Since two months is not a very long time to complete a research project, and I don't know what lab resources or datasets you have access to, it's a bit difficult to answer this.
It would be great if you could do something like build a model of human value formation based on the interactions between the hypothalamus, VTA, nucleus accumbens, vmPFC, etc. Like, how does the brain generalize its preferences from its gene-coded heuristic value functions? Can this inform how you might design RL systems that are more robust against reward misspecification?
Again, I doubt you can get beyond a toy model in the two months, but maybe you can think of something you can do related to the above.
My university (EPFL) organizes a "Summer in the Lab" internship for interested Bachelor students. The idea is to send them to a lab for a ~2-months period, so they can begin engaging with the research community and develop research skills. I have been selected for the internship and the Alexander Mathis Lab accepted me. They use a mix of neuroscience and AI/ML in their research. (e.g. their most famous paper: DeepLabCut: markerless pose estimation of user-defined body parts with deep learning)

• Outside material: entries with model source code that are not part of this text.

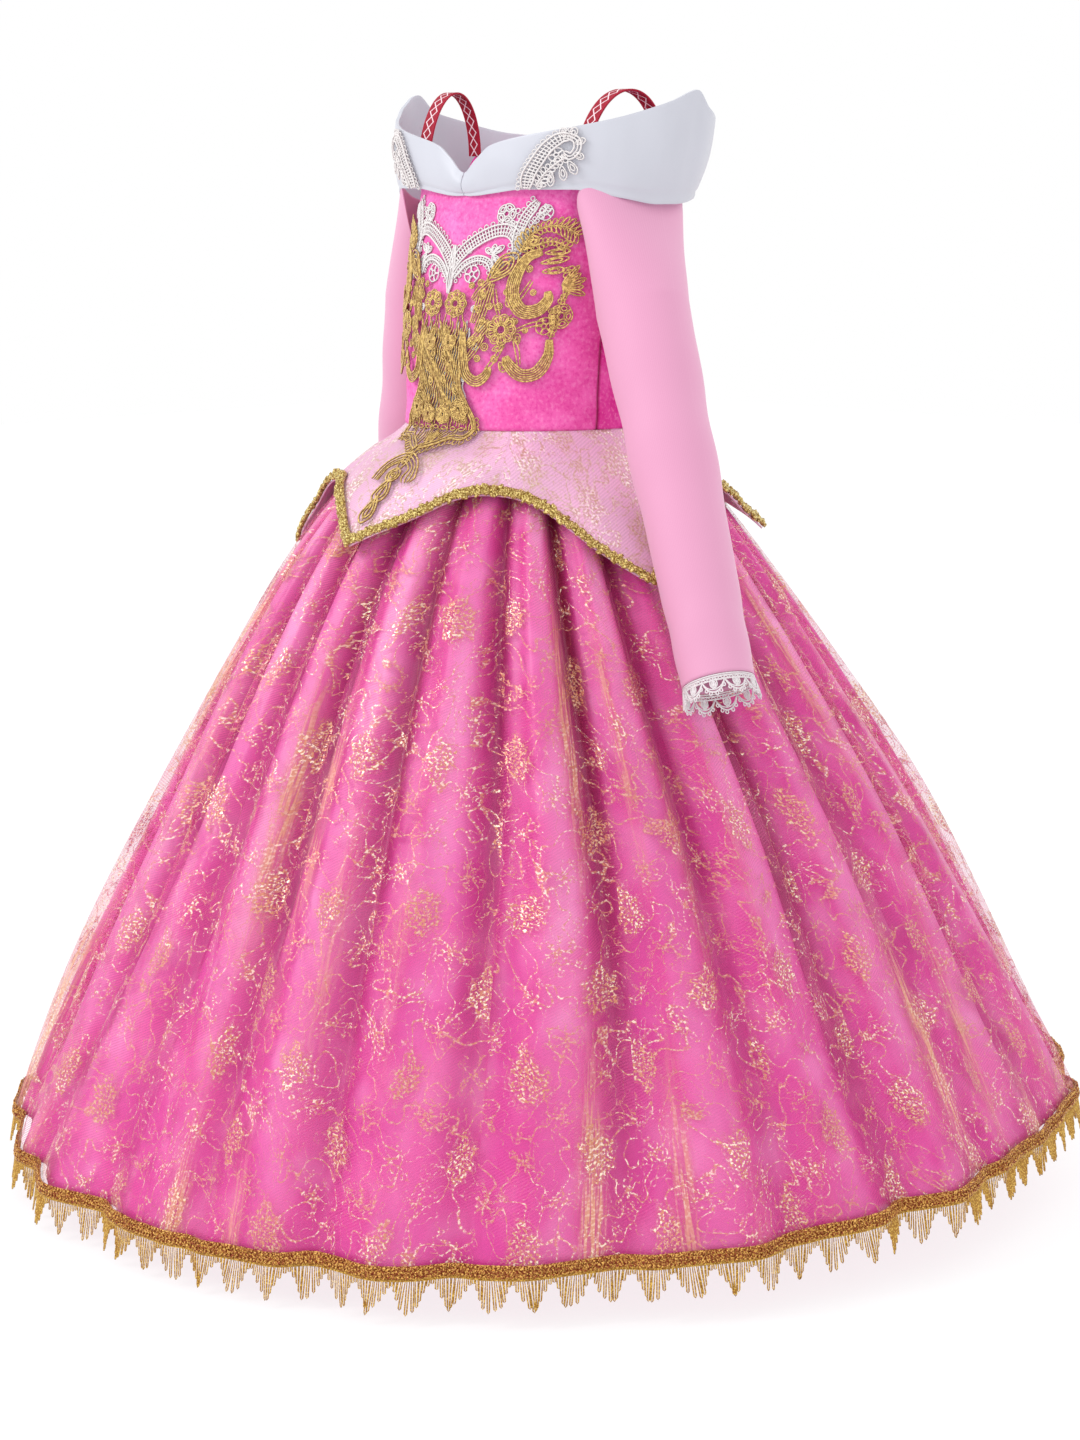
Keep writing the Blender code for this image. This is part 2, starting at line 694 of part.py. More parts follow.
def white_pieces():
    thick, thin = WHITE_CORD
    pieces = [(leaf((0, -132), (0, -104), 9), thick)]
    for loops, height in (
        (ribbon((26, -116), 24, 62, 206, 7, 0.8), thick),
        (ribbon((44, -98), 11, -100, 118, 6, 0.8), thick),
        (ribbon((24, -118), 12, 20, 200, 4), thin),
        (flower((24, -114), 6, 5), thin),
        (bar((2, -122), (13, -120), 5), thin),
        (bar((24, -114), (45, -109), 3.5), thin),
        (ribbon((70, -92), 20, 108, 205, 6), thick),
        (flower((53, -79), 7, 5), thin),
    ):
        pieces += both_sides(loops, height)
    return pieces


def collar_lace_pieces():
    # Spray that climbs the collar; its second number is millimetres above the collar's lower edge.
    thick, thin = WHITE_CORD
    return [
        (leaf((41, 3), (62, 34), 13, True), thick),
        (ribbon((61, 24), 9, -90, 130, 6), thick),
        (leaf((62, 17), (73, 5), 6), thin),
        (bar((51, 12), (71, 22), 4), thin),
        (flower((71, 27), 6, 5), thin),
    ]


def make_applique(collection, cutters, gold, white):
    lace_solid(collection, cutters, "guipure_gold", gold_pieces(), raised_front, gold)
    lace_solid(collection, cutters, "guipure_white", white_pieces(), front_point, white)
    lace_solid(collection, cutters, "collar_lace_left", collar_lace_pieces(), on_collar, white)
    other_side = [(mirrored(loops), height) for loops, height in collar_lace_pieces()]
    lace_solid(collection, cutters, "collar_lace_right", other_side, on_collar, white)


def on_collar(degrees, up):
    return collar_point(degrees, min(max(up / COLLAR_LACE_HEIGHT, 0.0), 1.0))


def raised_front(degrees, z):
    # The gold lace lies over the white, clear of it.
    point = front_point(degrees, z)
    return point + Vector((point.x, point.y, 0)).normalized() * GOLD_LIFT


def main():
    clear_scene()
    dress = new_collection("princess_costume_dress")
    cutters = new_collection("cutters")
    velvet = new_material("bodice_velvet", (0.80, 0.05, 0.36), 0.75)
    collar_satin = new_material("collar_satin", (0.86, 0.87, 0.93), 0.45)
    sleeve_mesh = new_material("sleeve_mesh", (0.86, 0.47, 0.68), 0.6)
    skirt_satin = new_material("skirt_satin", (0.82, 0.06, 0.42), 0.4)
    skirt_lace = new_material("skirt_lace", (0.80, 0.42, 0.42), 0.5)
    peplum_satin = new_material("peplum_satin", (0.86, 0.52, 0.68), 0.45)
    braid = new_material("gold_braid", (0.55, 0.35, 0.08), 0.35, 0.8)
    gold = new_material("guipure_gold", (0.50, 0.32, 0.09), 0.6)
    white = new_material("guipure_white", (0.88, 0.84, 0.82), 0.7)
    strap_braid = new_material("strap_braid", (0.62, 0.04, 0.13), 0.7)

    make_bodice(dress, velvet)
    make_collar(dress, collar_satin)
    for side in ("left", "right"):
        make_sleeve(dress, side, sleeve_mesh, white)
        make_strap(dress, side, strap_braid)
    hem = make_skirt(dress, skirt_satin, skirt_lace)
    make_peplum(dress, peplum_satin, braid)
    make_hem_braid(dress, hem, braid)
    make_applique(dress, cutters, gold, white)


main()
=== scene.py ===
import math

import bmesh
import bpy
import numpy as np
from mathutils import Matrix, Vector


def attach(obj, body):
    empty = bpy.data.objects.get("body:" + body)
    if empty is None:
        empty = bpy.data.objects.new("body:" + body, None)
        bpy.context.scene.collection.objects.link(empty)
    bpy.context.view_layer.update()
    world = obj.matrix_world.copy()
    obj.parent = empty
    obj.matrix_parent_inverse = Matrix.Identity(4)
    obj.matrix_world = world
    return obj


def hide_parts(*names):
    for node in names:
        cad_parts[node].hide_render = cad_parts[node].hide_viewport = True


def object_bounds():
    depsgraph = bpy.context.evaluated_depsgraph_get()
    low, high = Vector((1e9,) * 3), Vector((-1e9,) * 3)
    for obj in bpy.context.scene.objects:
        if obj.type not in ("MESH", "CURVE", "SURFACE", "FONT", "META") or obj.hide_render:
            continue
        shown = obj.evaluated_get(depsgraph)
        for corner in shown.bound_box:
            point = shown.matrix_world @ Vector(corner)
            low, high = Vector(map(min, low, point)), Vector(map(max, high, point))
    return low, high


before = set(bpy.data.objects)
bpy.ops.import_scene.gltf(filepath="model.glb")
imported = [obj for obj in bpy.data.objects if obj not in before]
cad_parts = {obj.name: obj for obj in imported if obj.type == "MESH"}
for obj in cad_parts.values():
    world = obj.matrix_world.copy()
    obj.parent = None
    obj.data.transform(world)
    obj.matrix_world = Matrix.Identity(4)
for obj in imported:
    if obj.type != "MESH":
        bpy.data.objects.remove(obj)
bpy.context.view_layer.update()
mm = 0.001
tau = 2 * math.pi

# Shared form of the dress, in metres. Angles run from 0 at the centre front to 90 at the wearer's left.

waistZ = -0.236
hemZ = -0.733
hemTilt = 0.059
pleatCount = 24
pleatAngle = 360 / pleatCount
peplumPoints = 5
peplumAngle = 360 / peplumPoints
peplumHigh = -0.276
peplumTips = np.array((-0.316, -0.338, -0.320))  # front, side and back points
form = {
    "bodice": (  # z, half width, front, back
        (-0.030, 0.0990, -0.0660, 0.0760),
        (-0.070, 0.0990, -0.0730, 0.0770),
        (-0.105, 0.0970, -0.0820, 0.0780),
        (-0.140, 0.0950, -0.0900, 0.0780),
        (-0.185, 0.0915, -0.0970, 0.0780),
        (-0.236, 0.0900, -0.1005, 0.0795),
    ),
    "neck": (  # angle, z
        (0, -0.0640), (40, -0.0620), (54, -0.0580), (60, -0.0680), (70, -0.1130), (82, -0.1350),
        (94, -0.1130), (102, -0.0620), (108, -0.0460), (130, -0.0390), (180, -0.0380),
    ),
    "collar": (  # angle, lower z, upper z, flare
        (0, -0.0740, -0.0570, 0.0), (6, -0.0735, -0.0475, 0.0), (12, -0.0720, -0.0385, 0.1),
        (25, -0.0690, -0.0320, 0.2), (43, -0.0690, -0.0260, 0.2), (64, -0.0750, -0.0180, 0.25),
        (80, -0.0790, -0.0090, 0.7), (92, -0.0790, -0.0010, 1.0), (101, -0.0780, -0.0130, 1.0),
        (112, -0.0760, -0.0190, 0.9), (134, -0.0740, -0.0290, 0.6), (158, -0.0730, -0.0320, 0.3),
        (180, -0.0730, -0.0330, 0.2),
    ),
    "skirt": (  # z, ridge radius, pleat depth, centre y, lift of the net
        (-0.2368, 0.0842, 0.0050, -0.0105, 0.0000),
        (-0.2680, 0.1200, 0.0115, -0.0130, 0.0000),
        (-0.3180, 0.1610, 0.0180, -0.0150, 0.0005),
        (-0.4000, 0.2150, 0.0200, -0.0110, 0.0015),
        (-0.5200, 0.2840, 0.0185, -0.0020, 0.0035),
        (-0.7330, 0.3900, 0.0075, 0.0010, 0.0010),
    ),
}


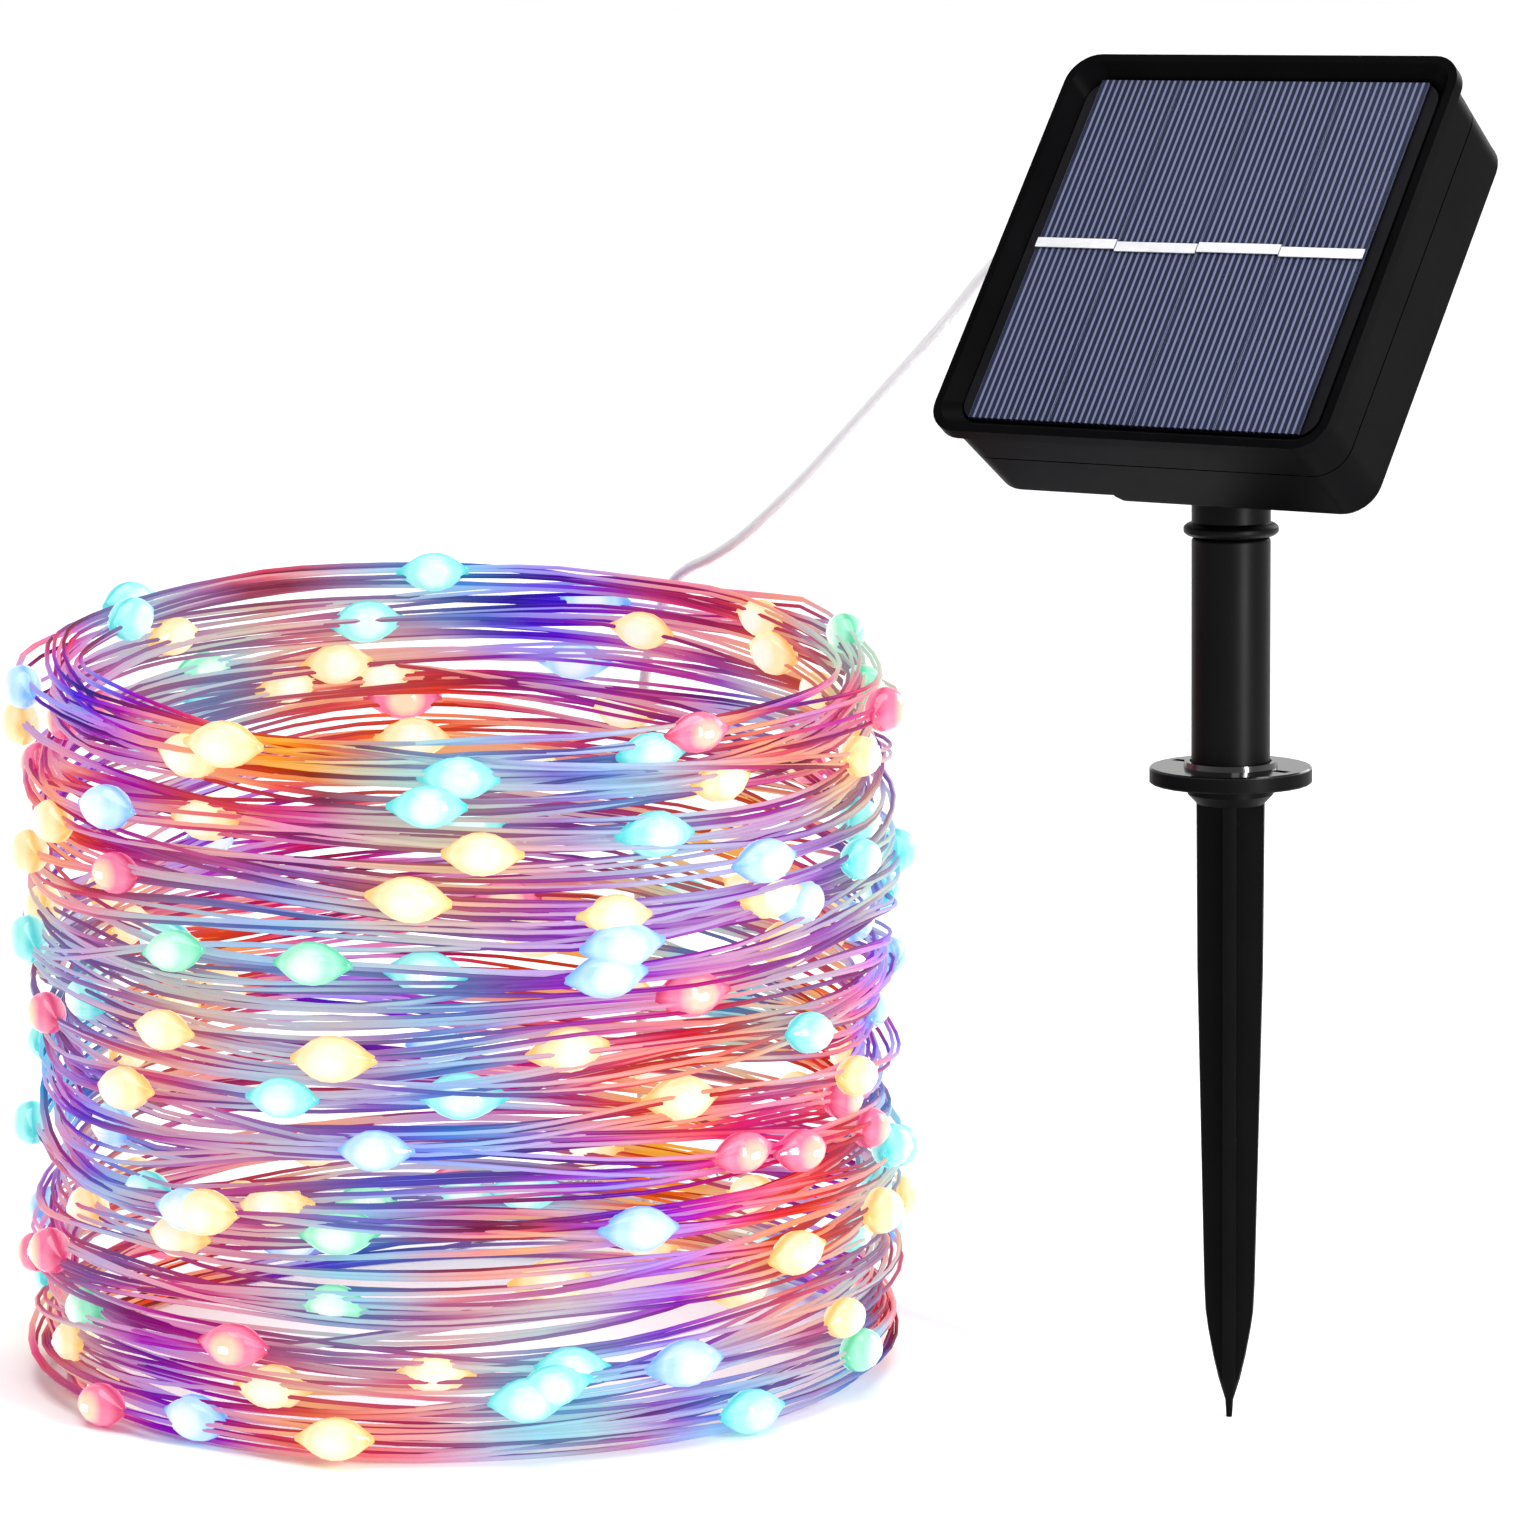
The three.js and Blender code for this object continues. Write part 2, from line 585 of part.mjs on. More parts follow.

As I am interested in studying AI interpretability later in my career, I am now looking for project ideas that combine this with neuroscience. I read a bit of research in this area, such as what is depicted in the Intro to brain-like AGI post series, or the Shard theory.
My question is: which ideas (in the theories above or any others) you think are worth diving into for this 2-months research internship ? What could help advance towards a safer future (even though it is at best a very small step)?